#### [The exercise]
Repeat exactly, and only, the lines below starting at the line that contains "relay_core();" and ending at the line that contains "depsgraph = bpy.context.evaluated_depsgraph_get()", inclusive of both.

**** Rows

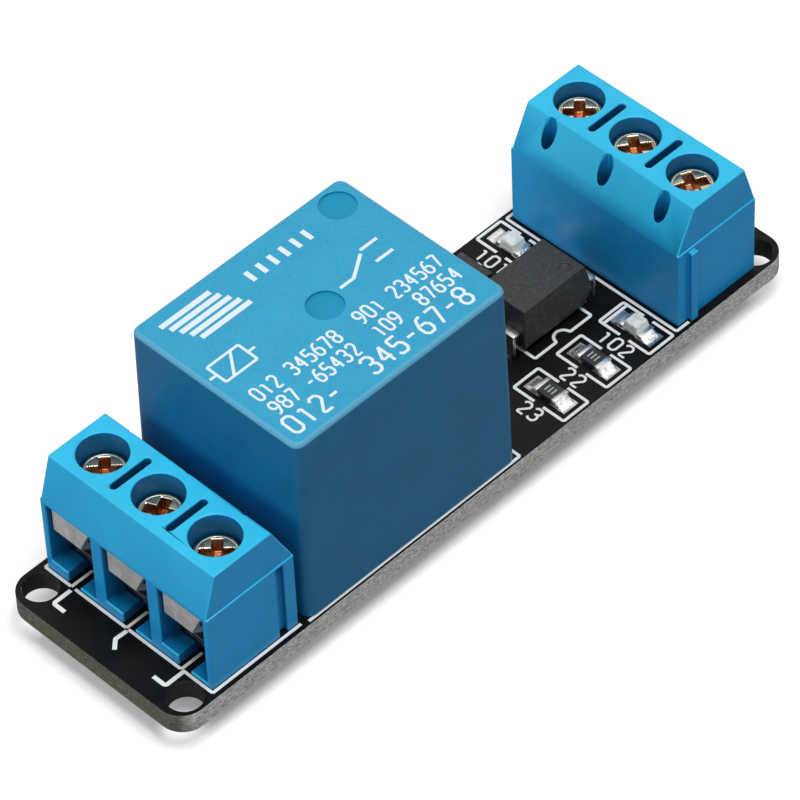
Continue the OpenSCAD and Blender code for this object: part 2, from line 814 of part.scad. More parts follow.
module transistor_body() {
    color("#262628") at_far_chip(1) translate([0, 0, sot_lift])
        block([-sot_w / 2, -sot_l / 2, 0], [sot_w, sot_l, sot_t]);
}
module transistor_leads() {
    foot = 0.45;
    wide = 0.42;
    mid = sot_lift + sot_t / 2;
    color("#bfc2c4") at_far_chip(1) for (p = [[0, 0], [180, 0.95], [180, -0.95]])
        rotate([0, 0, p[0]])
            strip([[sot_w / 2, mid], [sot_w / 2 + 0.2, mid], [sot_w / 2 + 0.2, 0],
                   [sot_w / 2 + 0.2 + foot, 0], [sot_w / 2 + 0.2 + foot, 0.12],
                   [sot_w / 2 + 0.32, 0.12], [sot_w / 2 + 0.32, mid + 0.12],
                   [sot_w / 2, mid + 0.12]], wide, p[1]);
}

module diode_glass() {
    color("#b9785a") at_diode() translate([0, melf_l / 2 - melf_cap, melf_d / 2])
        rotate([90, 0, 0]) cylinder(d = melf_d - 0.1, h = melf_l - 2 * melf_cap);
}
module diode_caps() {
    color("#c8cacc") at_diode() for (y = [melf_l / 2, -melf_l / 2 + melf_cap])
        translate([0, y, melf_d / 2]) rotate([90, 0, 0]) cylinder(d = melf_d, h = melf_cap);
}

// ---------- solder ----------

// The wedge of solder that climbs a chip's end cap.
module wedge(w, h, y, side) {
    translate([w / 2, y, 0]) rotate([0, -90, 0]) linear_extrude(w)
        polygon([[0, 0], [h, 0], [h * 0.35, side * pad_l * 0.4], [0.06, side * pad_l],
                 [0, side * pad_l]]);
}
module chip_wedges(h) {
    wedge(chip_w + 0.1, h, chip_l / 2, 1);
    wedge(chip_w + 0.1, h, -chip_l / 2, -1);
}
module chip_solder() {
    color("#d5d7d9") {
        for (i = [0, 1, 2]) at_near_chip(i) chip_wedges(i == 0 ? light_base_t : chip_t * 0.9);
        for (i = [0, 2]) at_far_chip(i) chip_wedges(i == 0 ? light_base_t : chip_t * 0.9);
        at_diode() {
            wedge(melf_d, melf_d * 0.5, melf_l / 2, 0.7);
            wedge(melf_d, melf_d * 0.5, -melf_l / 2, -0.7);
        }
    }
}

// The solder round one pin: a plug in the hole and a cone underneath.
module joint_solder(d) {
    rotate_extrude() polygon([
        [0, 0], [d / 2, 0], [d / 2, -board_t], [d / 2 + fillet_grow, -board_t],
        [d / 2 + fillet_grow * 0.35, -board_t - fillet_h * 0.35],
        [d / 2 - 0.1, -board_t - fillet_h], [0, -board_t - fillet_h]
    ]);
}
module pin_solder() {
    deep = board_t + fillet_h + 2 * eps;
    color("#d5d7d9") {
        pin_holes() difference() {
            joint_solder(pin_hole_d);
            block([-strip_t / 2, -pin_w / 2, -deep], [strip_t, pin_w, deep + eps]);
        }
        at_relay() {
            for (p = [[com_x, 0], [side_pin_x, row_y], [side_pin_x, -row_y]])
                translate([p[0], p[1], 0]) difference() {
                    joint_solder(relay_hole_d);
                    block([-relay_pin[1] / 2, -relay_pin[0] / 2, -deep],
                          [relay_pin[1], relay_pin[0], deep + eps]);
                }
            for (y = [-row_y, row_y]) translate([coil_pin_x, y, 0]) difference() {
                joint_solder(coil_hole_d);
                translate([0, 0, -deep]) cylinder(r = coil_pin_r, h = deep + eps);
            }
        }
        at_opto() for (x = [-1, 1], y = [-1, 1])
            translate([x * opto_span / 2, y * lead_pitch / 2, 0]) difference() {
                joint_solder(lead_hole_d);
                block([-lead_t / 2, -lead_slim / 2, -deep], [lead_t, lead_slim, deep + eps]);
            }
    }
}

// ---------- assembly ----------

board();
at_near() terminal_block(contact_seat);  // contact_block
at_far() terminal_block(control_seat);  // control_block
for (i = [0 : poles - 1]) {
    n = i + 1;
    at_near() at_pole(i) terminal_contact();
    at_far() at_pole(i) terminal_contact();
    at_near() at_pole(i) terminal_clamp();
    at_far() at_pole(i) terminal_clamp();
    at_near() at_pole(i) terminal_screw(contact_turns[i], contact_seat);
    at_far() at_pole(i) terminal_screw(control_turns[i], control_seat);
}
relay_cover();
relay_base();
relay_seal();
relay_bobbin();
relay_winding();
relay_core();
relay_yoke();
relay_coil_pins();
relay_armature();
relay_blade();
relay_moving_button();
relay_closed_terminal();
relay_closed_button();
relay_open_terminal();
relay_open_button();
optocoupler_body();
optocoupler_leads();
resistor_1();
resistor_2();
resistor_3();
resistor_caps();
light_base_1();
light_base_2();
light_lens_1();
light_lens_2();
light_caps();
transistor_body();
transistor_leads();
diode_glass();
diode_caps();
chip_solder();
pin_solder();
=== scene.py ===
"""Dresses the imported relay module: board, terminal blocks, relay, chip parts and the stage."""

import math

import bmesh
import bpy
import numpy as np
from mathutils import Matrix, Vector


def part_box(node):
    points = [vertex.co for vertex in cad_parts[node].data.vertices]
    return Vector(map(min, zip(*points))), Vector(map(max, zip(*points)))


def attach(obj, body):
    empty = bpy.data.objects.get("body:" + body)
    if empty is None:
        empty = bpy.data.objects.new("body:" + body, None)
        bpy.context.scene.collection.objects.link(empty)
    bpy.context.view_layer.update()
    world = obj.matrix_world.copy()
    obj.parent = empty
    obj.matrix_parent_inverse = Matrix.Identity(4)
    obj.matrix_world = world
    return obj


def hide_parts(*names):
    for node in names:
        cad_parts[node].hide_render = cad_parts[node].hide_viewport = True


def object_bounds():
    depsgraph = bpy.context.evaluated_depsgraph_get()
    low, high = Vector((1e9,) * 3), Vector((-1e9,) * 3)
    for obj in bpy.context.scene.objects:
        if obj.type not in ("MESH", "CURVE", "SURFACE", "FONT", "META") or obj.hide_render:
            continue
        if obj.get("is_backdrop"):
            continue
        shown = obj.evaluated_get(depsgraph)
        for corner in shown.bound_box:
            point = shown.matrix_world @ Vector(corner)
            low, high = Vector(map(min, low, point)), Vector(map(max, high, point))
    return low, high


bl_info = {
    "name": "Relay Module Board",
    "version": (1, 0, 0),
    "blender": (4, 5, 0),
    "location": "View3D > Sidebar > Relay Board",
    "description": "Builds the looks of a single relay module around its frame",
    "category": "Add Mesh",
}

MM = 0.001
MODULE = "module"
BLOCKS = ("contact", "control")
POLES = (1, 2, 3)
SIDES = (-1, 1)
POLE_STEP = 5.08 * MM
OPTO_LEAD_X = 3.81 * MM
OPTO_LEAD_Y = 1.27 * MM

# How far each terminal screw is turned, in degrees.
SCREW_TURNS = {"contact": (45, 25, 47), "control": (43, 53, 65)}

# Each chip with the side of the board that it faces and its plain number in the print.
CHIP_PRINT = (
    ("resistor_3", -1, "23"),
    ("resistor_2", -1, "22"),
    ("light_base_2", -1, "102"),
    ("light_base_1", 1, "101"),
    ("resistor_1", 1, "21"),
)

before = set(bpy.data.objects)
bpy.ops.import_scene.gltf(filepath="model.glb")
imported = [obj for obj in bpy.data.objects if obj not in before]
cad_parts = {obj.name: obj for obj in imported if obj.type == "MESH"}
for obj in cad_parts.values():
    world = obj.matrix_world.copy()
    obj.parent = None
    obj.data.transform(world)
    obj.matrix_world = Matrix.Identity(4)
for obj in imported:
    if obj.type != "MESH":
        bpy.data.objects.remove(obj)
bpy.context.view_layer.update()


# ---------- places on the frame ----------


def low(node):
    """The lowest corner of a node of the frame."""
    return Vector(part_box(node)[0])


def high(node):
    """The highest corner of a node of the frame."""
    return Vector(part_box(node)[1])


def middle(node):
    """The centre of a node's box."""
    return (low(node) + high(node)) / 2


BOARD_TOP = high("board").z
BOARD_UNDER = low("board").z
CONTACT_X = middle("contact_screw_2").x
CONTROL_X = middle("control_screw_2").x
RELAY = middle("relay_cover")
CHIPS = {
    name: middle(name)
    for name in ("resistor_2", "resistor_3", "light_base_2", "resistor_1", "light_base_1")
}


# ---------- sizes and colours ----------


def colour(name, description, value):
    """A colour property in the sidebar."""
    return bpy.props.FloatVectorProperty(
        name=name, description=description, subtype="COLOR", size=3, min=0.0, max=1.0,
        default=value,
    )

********
**** Rows

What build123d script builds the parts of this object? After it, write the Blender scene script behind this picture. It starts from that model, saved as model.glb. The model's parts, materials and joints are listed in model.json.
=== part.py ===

********
**** Rows

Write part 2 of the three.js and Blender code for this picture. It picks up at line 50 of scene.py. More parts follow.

********

#### [Full answer]
relay_core();
relay_yoke();
relay_coil_pins();
relay_armature();
relay_blade();
relay_moving_button();
relay_closed_terminal();
relay_closed_button();
relay_open_terminal();
relay_open_button();
optocoupler_body();
optocoupler_leads();
resistor_1();
resistor_2();
resistor_3();
resistor_caps();
light_base_1();
light_base_2();
light_lens_1();
light_lens_2();
light_caps();
transistor_body();
transistor_leads();
diode_glass();
diode_caps();
chip_solder();
pin_solder();
=== scene.py ===
"""Dresses the imported relay module: board, terminal blocks, relay, chip parts and the stage."""

import math

import bmesh
import bpy
import numpy as np
from mathutils import Matrix, Vector


def part_box(node):
    points = [vertex.co for vertex in cad_parts[node].data.vertices]
    return Vector(map(min, zip(*points))), Vector(map(max, zip(*points)))


def attach(obj, body):
    empty = bpy.data.objects.get("body:" + body)
    if empty is None:
        empty = bpy.data.objects.new("body:" + body, None)
        bpy.context.scene.collection.objects.link(empty)
    bpy.context.view_layer.update()
    world = obj.matrix_world.copy()
    obj.parent = empty
    obj.matrix_parent_inverse = Matrix.Identity(4)
    obj.matrix_world = world
    return obj


def hide_parts(*names):
    for node in names:
        cad_parts[node].hide_render = cad_parts[node].hide_viewport = True


def object_bounds():
    depsgraph = bpy.context.evaluated_depsgraph_get()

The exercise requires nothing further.